Vous verrez alors, mes chers collègues, que le résultat obtenu par cette négociation, bien loin d’être un sujet de controverse, aura été le point à partir duquel d’autres progrès nécessaires auront pu être enregistrés. Cette négociation permettrait, en tout cas, de prendre des mesures concrètes pour placer nos concitoyens frappés par la crise dans une situation moins défavorable que celle qu’ils connaissent aujourd’hui.
Certes, on parle souvent de démocratie sociale dans notre pays, mais celle-ci y est toujours restée relativement modeste, et souvent orpheline. La démocratie sociale ne fait pas partie de notre tradition politique, ni même de notre tradition syndicale.

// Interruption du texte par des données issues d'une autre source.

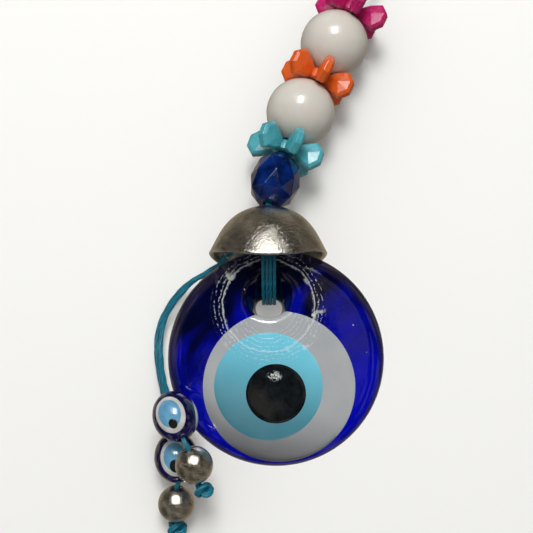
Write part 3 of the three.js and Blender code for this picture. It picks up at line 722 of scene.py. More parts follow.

Ceux qui se souviennent de la charte d’Amiens – j’imagine que nous sommes nombreux sur ces travées, au moins à gauche, mais aussi à droite, j’en suis persuadé, à l’avoir en tête et à pouvoir y faire référence – savent qu’elle n’a pas été adoptée pour affirmer l’autonomie du mouvement syndical en termes de capacité à négocier sans l’influence des partis. Elle a été adoptée pour répondre à l’unification du parti socialiste de l’époque et montrer que deux voies étaient possibles pour construire une société différente : une voie syndicale et une voie politique.
On le voit bien, notre syndicalisme a toujours été animé à la fois par l’idée d’une société différente et par une approche de la société et de l’entreprise marquée par la conflictualité et l’idée du changement.
Ce mouvement ne peut se faire que très progressivement. Il s’est amorcé au cours des dernières décennies. Encore faut-il que nous lui fassions confiance. Il s’agit non pas de perdre le goût de l’utopie, mais d’avoir, chaque fois que nous serons confrontés à des difficultés, la volonté de traiter les réalités.